Restate the records below word for word.

-------- Data shown --------

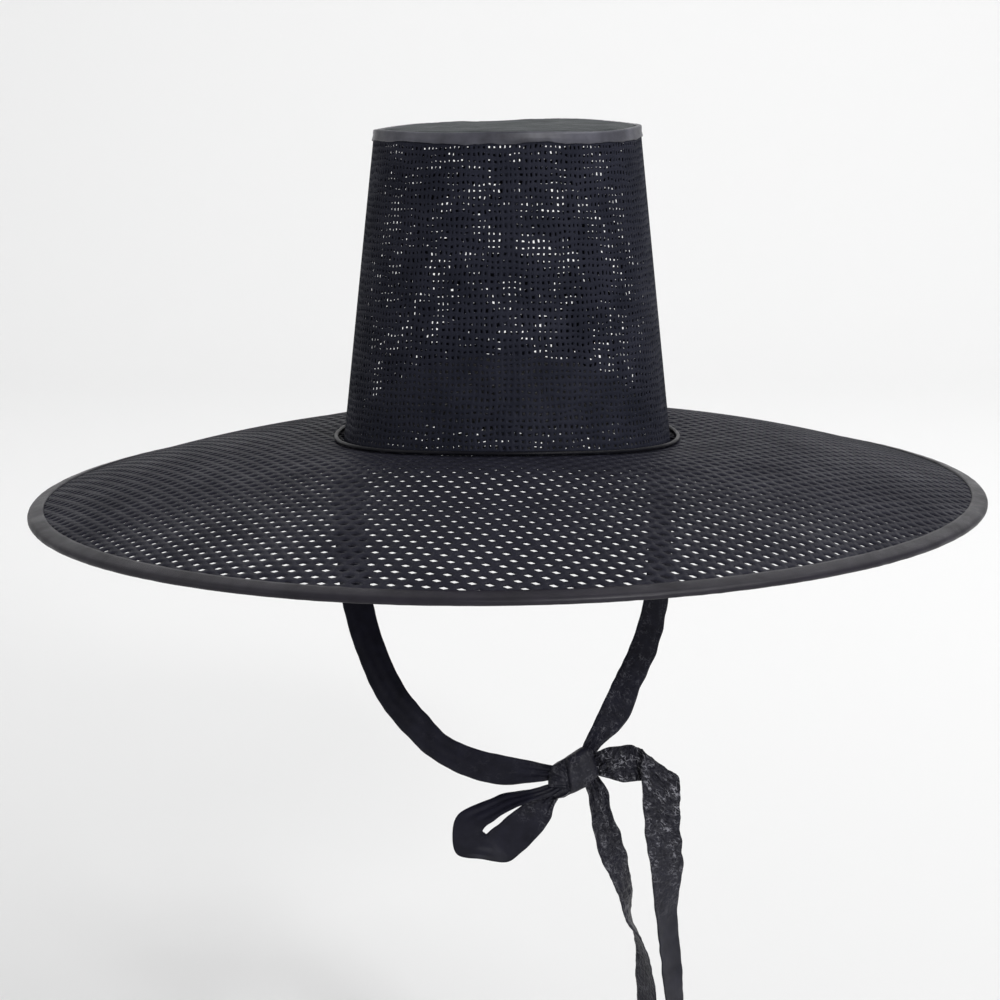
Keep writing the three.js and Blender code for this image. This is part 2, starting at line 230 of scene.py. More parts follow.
def noise_value(tree, place, scale, detail, roughness=0.5):
    inputs = {"Vector": place, "Scale": scale, "Detail": detail, "Roughness": roughness}
    return add_node(tree, "ShaderNodeTexNoise", inputs).outputs["Fac"]


def stretched(tree, value, band, result=(0.0, 1.0)):
    """Maps the two ends of a band of values to the two results."""
    low, high = band
    inputs = {"Value": value, "From Min": low, "From Max": high, "To Min": result[0], "To Max": result[1]}
    return add_node(tree, "ShaderNodeMapRange", inputs).outputs["Result"]


def mixed_colour(tree, factor, first, second):
    inputs = {"Factor": factor, "A": first, "B": second}
    return add_node(tree, "ShaderNodeMix", inputs, data_type="RGBA").outputs["Result"]


def new_group(name, inputs, outputs):
    tree = bpy.data.node_groups.new(name, "ShaderNodeTree")
    for label, kind, default in inputs:
        socket = tree.interface.new_socket(name=label, in_out="INPUT", socket_type=kind)
        if default is not None:
            socket.default_value = default
    for label, kind in outputs:
        tree.interface.new_socket(name=label, in_out="OUTPUT", socket_type=kind)
    return tree, tree.nodes.new("NodeGroupInput"), tree.nodes.new("NodeGroupOutput")


# %% [markdown]
# ## Mottling
# Black cloth fades and takes up dust in soft clouds a centimetre or two across. A painted image could
# show them, but it would need unwrapped pieces. A noise texture in object space fits every shape, and
# stretching its middle values to the full range makes the clouds distinct.

# %% Mottling group
MOTTLE_DETAIL = 4.0
MOTTLE_ROUGHNESS = 0.55
MOTTLE_BAND = (0.3, 0.7)


def make_mottle_group():
    tree, given, result = new_group(
        "cloth_mottle",
        [("Place", "NodeSocketVector", None), ("Patch Size", "NodeSocketFloat", 0.02)],
        [("Mottle", "NodeSocketFloat")],
    )
    per_metre = math_node(tree, "DIVIDE", 1.0, given.outputs["Patch Size"])
    cloud = noise_value(tree, given.outputs["Place"], per_metre, MOTTLE_DETAIL, MOTTLE_ROUGHNESS)
    tree.links.new(stretched(tree, cloud, MOTTLE_BAND), result.inputs["Mottle"])
    return tree


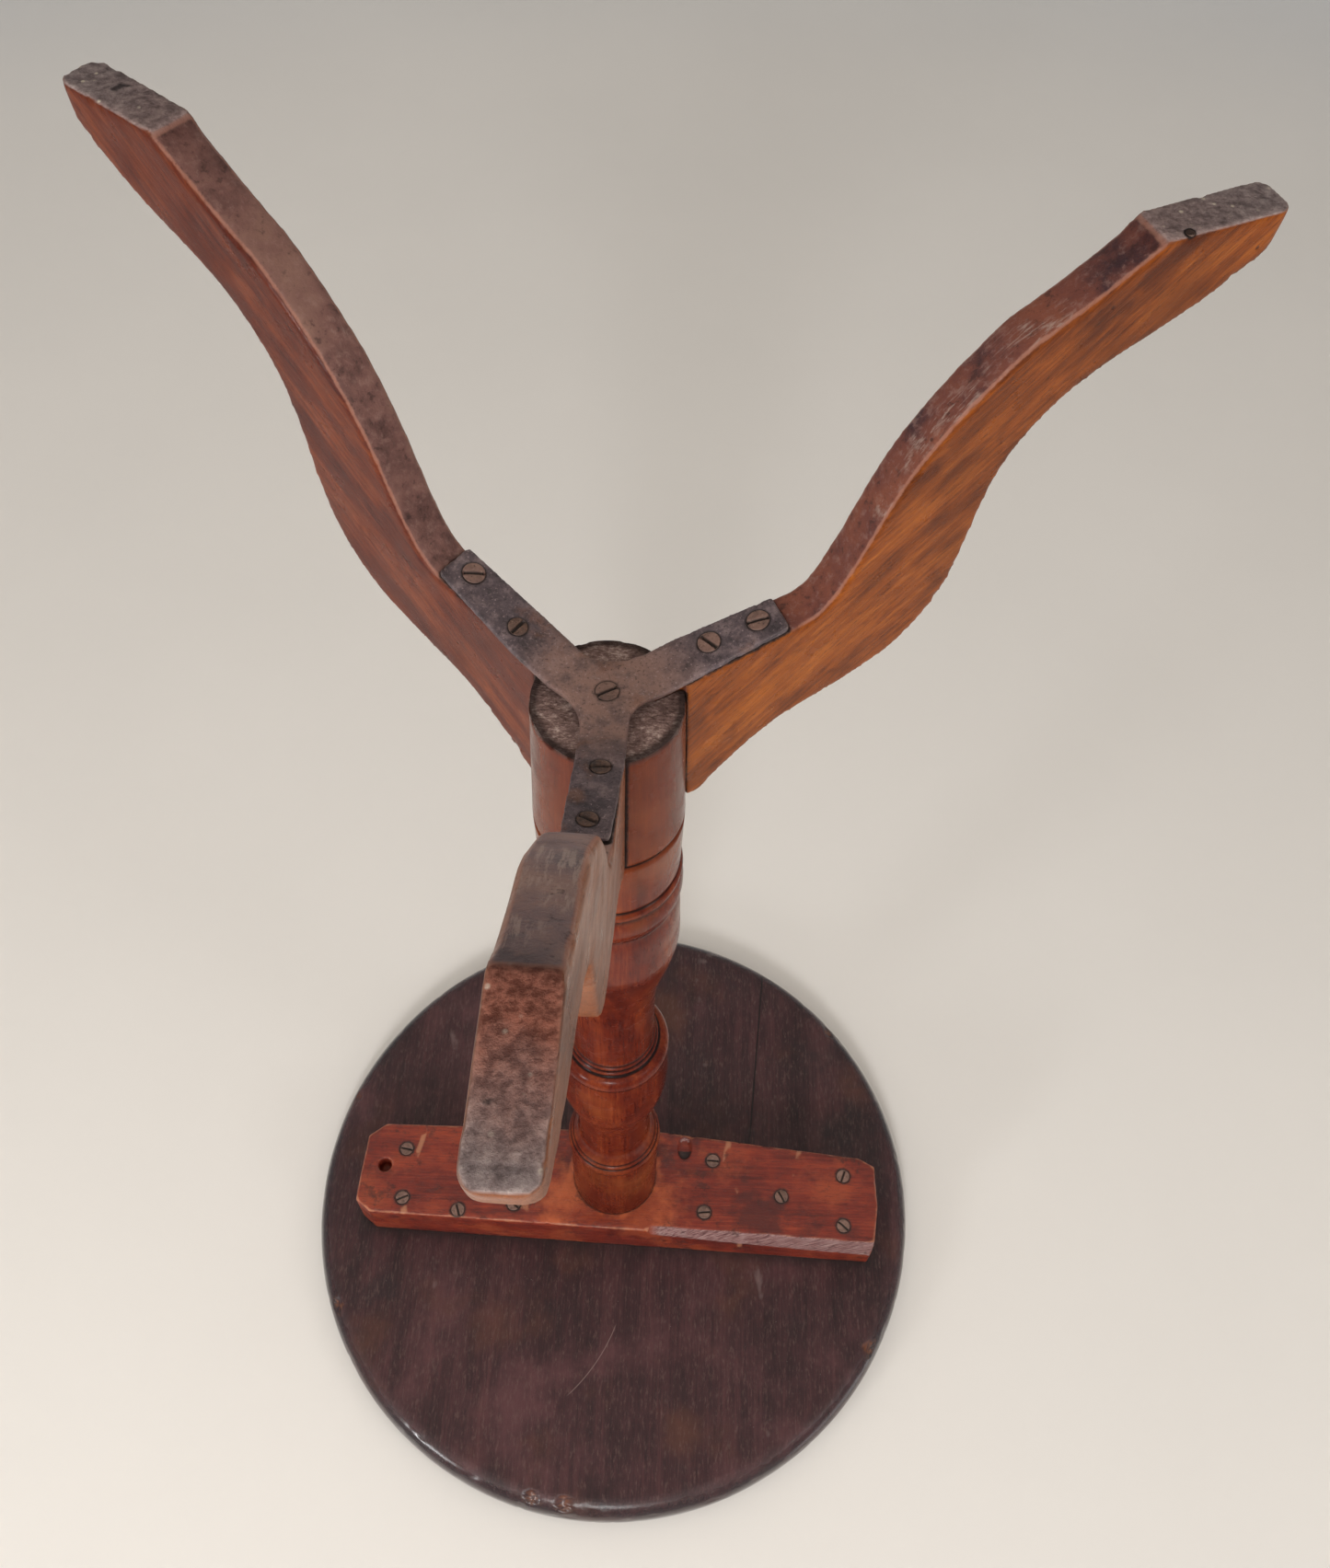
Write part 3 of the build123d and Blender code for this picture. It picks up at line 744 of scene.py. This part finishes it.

--------

(Full output):
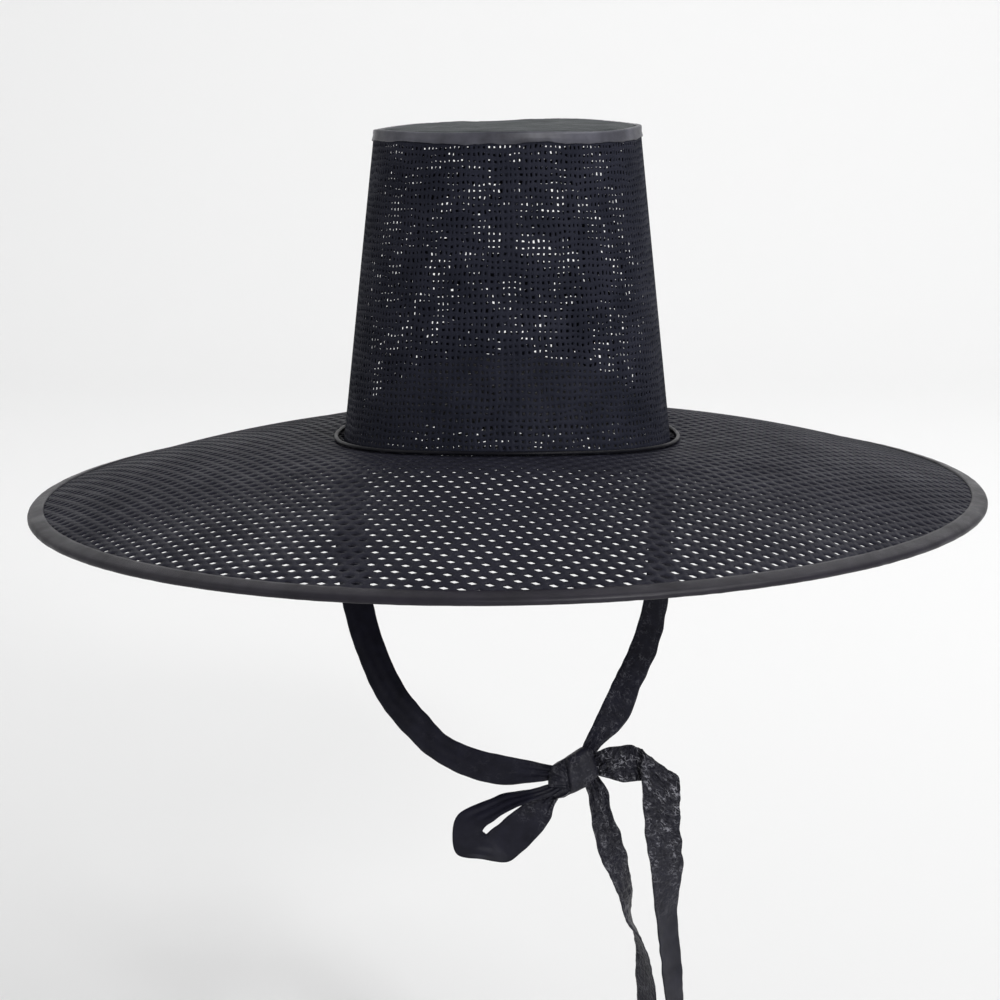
Keep writing the three.js and Blender code for this image. This is part 2, starting at line 230 of scene.py. More parts follow.
def noise_value(tree, place, scale, detail, roughness=0.5):
    inputs = {"Vector": place, "Scale": scale, "Detail": detail, "Roughness": roughness}
    return add_node(tree, "ShaderNodeTexNoise", inputs).outputs["Fac"]


def stretched(tree, value, band, result=(0.0, 1.0)):
    """Maps the two ends of a band of values to the two results."""
    low, high = band
    inputs = {"Value": value, "From Min": low, "From Max": high, "To Min": result[0], "To Max": result[1]}
    return add_node(tree, "ShaderNodeMapRange", inputs).outputs["Result"]


def mixed_colour(tree, factor, first, second):
    inputs = {"Factor": factor, "A": first, "B": second}
    return add_node(tree, "ShaderNodeMix", inputs, data_type="RGBA").outputs["Result"]


def new_group(name, inputs, outputs):
    tree = bpy.data.node_groups.new(name, "ShaderNodeTree")
    for label, kind, default in inputs:
        socket = tree.interface.new_socket(name=label, in_out="INPUT", socket_type=kind)
        if default is not None:
            socket.default_value = default
    for label, kind in outputs:
        tree.interface.new_socket(name=label, in_out="OUTPUT", socket_type=kind)
    return tree, tree.nodes.new("NodeGroupInput"), tree.nodes.new("NodeGroupOutput")


# %% [markdown]
# ## Mottling
# Black cloth fades and takes up dust in soft clouds a centimetre or two across. A painted image could
# show them, but it would need unwrapped pieces. A noise texture in object space fits every shape, and
# stretching its middle values to the full range makes the clouds distinct.

# %% Mottling group
MOTTLE_DETAIL = 4.0
MOTTLE_ROUGHNESS = 0.55
MOTTLE_BAND = (0.3, 0.7)


def make_mottle_group():
    tree, given, result = new_group(
        "cloth_mottle",
        [("Place", "NodeSocketVector", None), ("Patch Size", "NodeSocketFloat", 0.02)],
        [("Mottle", "NodeSocketFloat")],
    )
    per_metre = math_node(tree, "DIVIDE", 1.0, given.outputs["Patch Size"])
    cloud = noise_value(tree, given.outputs["Place"], per_metre, MOTTLE_DETAIL, MOTTLE_ROUGHNESS)
    tree.links.new(stretched(tree, cloud, MOTTLE_BAND), result.inputs["Mottle"])
    return tree


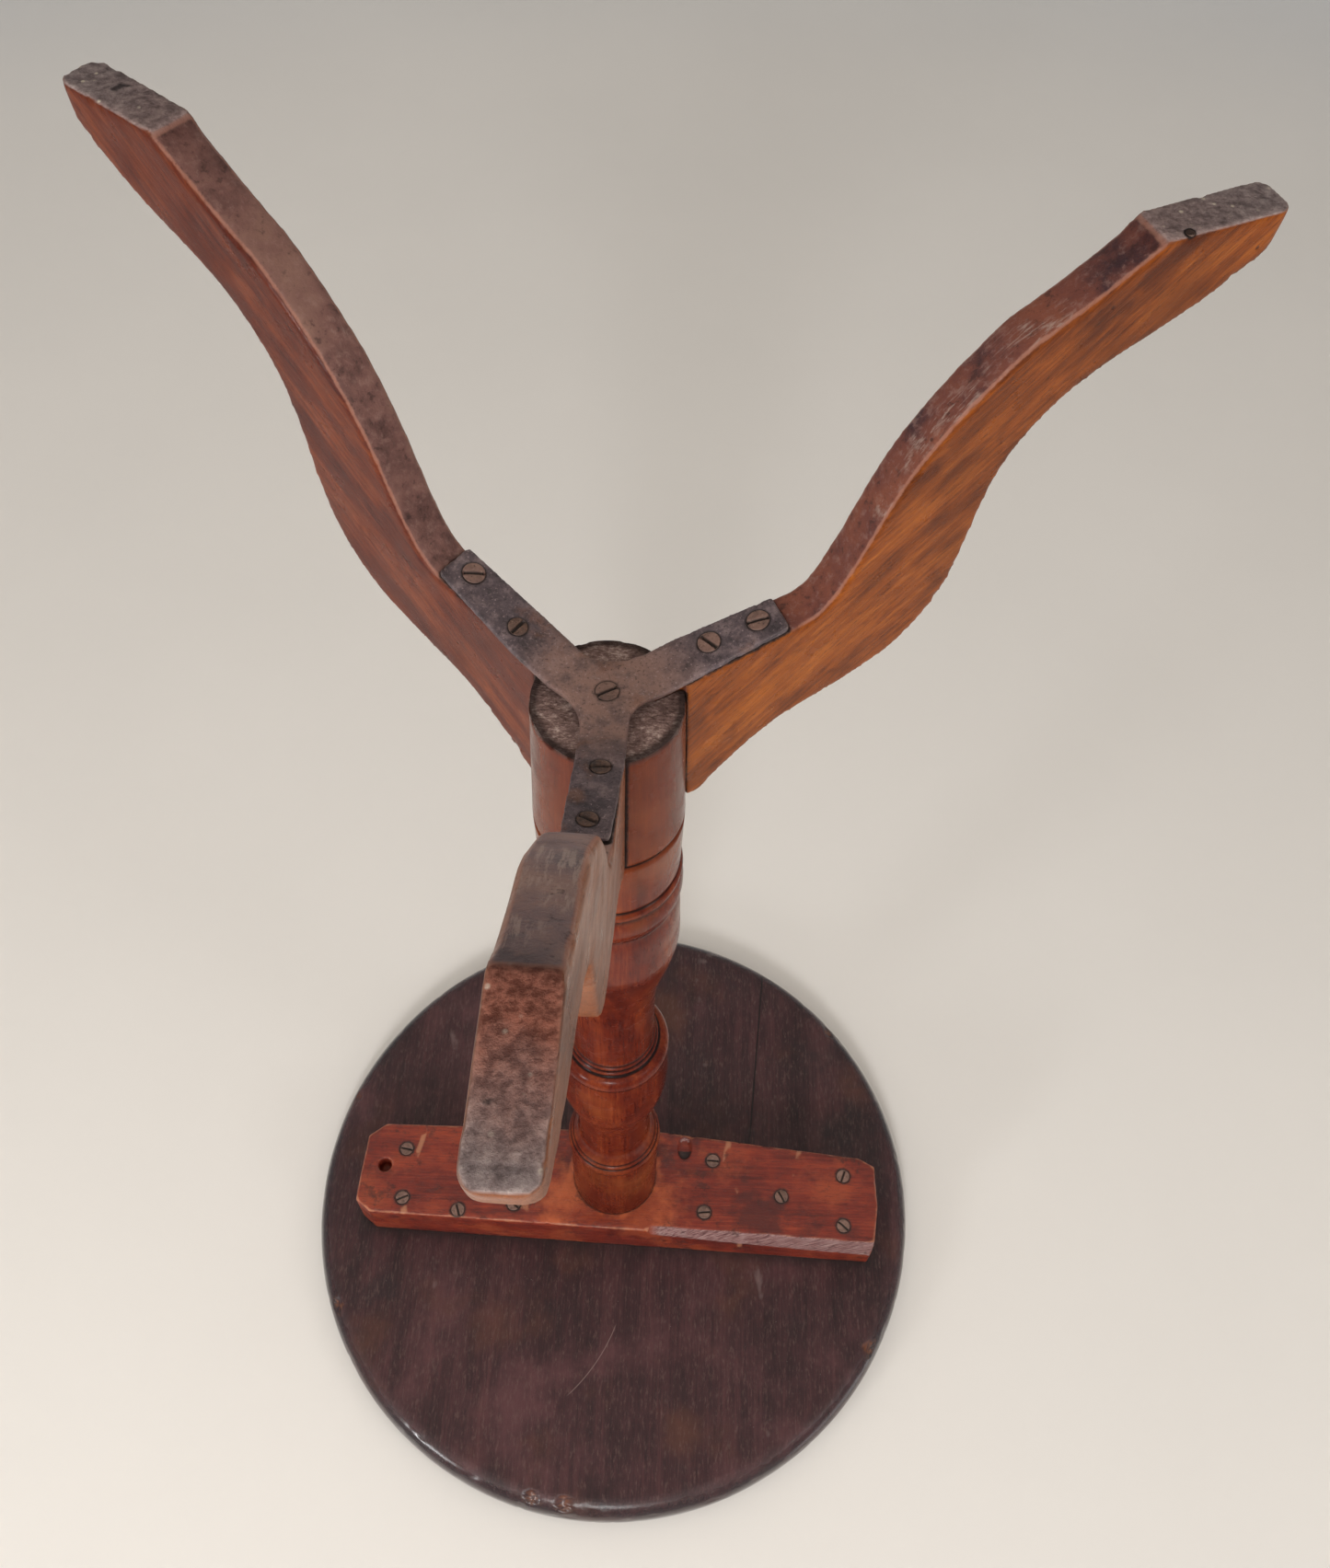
Write part 3 of the build123d and Blender code for this picture. It picks up at line 744 of scene.py. This part finishes it.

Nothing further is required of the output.